## Requirement
Only one span of the listing below is wanted: the lines from the one with "hinge_spring();" through the one with "obj.data.transform(world)", reproduced exactly, both ends kept.

## Given data
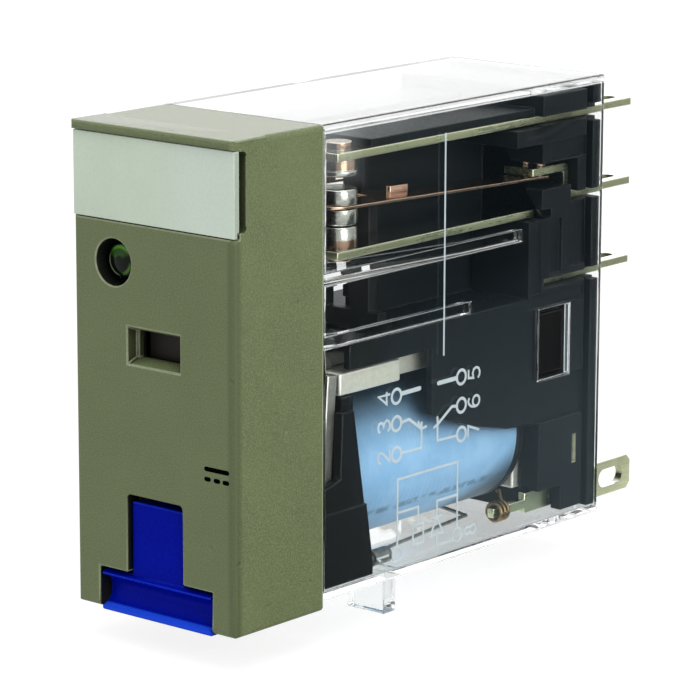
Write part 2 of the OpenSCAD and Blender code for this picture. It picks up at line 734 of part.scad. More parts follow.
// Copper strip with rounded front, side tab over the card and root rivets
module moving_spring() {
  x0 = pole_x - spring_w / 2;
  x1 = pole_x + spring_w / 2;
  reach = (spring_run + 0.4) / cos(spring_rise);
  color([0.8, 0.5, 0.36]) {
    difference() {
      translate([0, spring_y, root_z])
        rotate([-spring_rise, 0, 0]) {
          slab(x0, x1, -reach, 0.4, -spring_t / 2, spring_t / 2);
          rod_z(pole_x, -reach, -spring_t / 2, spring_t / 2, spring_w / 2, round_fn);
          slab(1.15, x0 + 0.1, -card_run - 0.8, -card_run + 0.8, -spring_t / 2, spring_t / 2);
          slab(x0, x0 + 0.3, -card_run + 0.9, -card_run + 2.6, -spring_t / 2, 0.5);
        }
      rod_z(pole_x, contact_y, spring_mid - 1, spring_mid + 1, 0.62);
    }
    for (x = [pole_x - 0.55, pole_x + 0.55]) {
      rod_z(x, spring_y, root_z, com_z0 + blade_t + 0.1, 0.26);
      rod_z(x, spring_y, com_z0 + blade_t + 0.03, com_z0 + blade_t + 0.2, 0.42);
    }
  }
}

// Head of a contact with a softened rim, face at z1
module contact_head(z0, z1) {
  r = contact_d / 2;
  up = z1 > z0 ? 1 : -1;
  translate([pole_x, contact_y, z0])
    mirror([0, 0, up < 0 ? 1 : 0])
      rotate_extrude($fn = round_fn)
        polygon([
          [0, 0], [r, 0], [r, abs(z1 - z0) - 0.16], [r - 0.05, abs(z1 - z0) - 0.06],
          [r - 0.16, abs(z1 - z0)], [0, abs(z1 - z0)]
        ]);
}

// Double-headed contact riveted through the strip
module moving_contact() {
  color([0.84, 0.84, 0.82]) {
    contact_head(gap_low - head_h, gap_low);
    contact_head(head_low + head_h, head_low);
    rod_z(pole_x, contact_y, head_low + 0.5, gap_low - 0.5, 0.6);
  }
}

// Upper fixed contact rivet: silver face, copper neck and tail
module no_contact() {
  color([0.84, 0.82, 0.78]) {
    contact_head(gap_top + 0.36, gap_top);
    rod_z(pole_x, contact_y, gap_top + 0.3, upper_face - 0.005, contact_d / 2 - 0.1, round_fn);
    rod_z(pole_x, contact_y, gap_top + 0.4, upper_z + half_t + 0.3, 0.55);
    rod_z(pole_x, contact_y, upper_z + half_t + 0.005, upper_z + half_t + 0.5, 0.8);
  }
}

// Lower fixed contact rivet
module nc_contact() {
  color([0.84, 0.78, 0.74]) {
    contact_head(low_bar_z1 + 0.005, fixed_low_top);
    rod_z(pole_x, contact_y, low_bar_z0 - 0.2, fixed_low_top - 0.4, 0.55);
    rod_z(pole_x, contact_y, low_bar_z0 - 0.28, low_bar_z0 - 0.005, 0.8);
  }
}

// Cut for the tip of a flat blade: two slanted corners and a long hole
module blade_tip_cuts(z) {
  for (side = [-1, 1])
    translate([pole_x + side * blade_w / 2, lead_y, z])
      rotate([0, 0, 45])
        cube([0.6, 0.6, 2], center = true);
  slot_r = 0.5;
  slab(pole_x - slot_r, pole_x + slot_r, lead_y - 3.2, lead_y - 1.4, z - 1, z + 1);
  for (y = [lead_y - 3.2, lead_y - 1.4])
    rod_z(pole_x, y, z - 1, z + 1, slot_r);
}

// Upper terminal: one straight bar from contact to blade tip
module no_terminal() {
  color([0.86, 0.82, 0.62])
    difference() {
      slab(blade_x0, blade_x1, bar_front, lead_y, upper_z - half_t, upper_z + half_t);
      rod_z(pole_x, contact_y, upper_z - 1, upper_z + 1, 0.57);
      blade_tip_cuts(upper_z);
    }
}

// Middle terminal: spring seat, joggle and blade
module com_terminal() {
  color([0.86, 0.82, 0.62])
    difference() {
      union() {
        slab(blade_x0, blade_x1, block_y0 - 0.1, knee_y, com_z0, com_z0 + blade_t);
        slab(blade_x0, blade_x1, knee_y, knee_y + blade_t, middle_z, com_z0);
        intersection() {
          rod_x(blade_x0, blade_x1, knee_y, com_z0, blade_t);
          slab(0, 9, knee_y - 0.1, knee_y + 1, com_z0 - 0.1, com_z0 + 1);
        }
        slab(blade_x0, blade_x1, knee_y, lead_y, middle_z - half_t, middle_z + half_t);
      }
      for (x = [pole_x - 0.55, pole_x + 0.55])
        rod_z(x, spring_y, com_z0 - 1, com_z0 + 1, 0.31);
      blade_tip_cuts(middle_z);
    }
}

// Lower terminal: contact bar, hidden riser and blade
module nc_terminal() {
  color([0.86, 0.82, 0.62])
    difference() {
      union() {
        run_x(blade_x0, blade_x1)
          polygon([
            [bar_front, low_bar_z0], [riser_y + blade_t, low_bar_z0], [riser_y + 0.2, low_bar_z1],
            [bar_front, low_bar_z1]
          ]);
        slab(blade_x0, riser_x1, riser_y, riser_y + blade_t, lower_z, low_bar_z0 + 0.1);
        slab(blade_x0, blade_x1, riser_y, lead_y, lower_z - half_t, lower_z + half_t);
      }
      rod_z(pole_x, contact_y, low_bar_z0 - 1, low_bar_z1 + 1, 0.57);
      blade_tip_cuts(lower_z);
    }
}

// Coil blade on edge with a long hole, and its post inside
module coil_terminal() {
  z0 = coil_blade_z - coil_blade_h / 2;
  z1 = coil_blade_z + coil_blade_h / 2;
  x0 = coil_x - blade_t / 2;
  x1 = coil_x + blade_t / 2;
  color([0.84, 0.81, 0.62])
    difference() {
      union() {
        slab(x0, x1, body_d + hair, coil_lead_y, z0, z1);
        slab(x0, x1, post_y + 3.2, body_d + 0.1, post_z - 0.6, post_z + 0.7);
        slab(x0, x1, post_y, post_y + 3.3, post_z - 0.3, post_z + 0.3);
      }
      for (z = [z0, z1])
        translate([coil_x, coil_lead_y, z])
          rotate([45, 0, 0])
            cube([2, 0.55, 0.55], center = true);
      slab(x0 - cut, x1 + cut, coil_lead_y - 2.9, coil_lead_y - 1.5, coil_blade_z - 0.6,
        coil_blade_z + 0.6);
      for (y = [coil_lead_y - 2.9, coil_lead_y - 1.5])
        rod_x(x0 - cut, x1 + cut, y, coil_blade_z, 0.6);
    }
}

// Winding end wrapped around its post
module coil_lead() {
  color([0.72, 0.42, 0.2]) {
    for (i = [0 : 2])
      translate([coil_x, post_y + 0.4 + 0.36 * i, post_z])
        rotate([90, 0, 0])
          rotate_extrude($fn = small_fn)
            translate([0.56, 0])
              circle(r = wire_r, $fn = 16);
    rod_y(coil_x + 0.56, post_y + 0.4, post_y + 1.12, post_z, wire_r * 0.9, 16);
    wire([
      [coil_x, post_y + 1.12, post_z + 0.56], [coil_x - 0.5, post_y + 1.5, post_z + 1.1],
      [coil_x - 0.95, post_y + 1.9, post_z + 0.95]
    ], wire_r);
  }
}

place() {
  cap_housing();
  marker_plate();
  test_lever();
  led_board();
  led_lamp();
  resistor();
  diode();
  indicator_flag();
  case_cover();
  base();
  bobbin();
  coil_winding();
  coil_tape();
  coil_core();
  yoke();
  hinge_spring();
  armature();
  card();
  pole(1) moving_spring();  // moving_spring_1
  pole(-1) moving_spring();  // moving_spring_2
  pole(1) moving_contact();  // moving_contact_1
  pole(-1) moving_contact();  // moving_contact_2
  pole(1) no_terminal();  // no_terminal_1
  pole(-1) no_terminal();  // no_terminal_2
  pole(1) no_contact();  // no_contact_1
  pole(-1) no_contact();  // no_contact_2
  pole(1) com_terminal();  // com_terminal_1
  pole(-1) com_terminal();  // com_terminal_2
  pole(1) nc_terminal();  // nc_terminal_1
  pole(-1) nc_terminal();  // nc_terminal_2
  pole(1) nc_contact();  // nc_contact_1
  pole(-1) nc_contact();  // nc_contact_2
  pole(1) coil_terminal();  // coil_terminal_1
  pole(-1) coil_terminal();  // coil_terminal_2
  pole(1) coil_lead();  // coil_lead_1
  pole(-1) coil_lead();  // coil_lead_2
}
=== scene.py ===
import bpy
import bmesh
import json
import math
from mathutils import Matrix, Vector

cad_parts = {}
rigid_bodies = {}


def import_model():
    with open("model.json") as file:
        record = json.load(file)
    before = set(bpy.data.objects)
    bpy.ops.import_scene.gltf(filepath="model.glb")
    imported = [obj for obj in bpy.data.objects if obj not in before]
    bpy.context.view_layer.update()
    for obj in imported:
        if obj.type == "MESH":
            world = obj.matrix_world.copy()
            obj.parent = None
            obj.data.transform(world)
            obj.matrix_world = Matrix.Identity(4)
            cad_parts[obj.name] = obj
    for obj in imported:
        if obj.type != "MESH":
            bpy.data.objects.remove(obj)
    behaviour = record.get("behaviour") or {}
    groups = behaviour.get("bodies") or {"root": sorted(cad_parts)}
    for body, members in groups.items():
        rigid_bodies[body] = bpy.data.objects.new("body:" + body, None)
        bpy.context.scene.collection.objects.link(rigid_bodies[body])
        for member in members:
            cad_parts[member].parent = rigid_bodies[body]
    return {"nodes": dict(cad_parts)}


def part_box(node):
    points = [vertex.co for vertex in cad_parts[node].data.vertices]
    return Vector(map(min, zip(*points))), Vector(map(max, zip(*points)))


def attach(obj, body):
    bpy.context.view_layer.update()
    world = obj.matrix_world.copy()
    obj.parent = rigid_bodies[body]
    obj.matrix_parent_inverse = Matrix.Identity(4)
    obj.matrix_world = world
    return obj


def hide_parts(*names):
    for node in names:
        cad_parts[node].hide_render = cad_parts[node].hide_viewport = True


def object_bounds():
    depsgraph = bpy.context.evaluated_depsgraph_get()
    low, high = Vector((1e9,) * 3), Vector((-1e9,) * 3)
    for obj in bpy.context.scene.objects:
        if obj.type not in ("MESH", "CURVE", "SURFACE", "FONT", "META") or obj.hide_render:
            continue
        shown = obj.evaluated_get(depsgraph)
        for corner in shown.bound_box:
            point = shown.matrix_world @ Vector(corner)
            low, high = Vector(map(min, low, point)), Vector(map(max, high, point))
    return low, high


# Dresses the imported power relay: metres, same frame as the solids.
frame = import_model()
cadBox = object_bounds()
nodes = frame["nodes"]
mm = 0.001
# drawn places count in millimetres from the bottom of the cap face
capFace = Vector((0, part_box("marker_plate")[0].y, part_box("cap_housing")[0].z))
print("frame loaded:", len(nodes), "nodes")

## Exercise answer
  hinge_spring();
  armature();
  card();
  pole(1) moving_spring();  // moving_spring_1
  pole(-1) moving_spring();  // moving_spring_2
  pole(1) moving_contact();  // moving_contact_1
  pole(-1) moving_contact();  // moving_contact_2
  pole(1) no_terminal();  // no_terminal_1
  pole(-1) no_terminal();  // no_terminal_2
  pole(1) no_contact();  // no_contact_1
  pole(-1) no_contact();  // no_contact_2
  pole(1) com_terminal();  // com_terminal_1
  pole(-1) com_terminal();  // com_terminal_2
  pole(1) nc_terminal();  // nc_terminal_1
  pole(-1) nc_terminal();  // nc_terminal_2
  pole(1) nc_contact();  // nc_contact_1
  pole(-1) nc_contact();  // nc_contact_2
  pole(1) coil_terminal();  // coil_terminal_1
  pole(-1) coil_terminal();  // coil_terminal_2
  pole(1) coil_lead();  // coil_lead_1
  pole(-1) coil_lead();  // coil_lead_2
}
=== scene.py ===
import bpy
import bmesh
import json
import math
from mathutils import Matrix, Vector

cad_parts = {}
rigid_bodies = {}


def import_model():
    with open("model.json") as file:
        record = json.load(file)
    before = set(bpy.data.objects)
    bpy.ops.import_scene.gltf(filepath="model.glb")
    imported = [obj for obj in bpy.data.objects if obj not in before]
    bpy.context.view_layer.update()
    for obj in imported:
        if obj.type == "MESH":
            world = obj.matrix_world.copy()
            obj.parent = None
            obj.data.transform(world)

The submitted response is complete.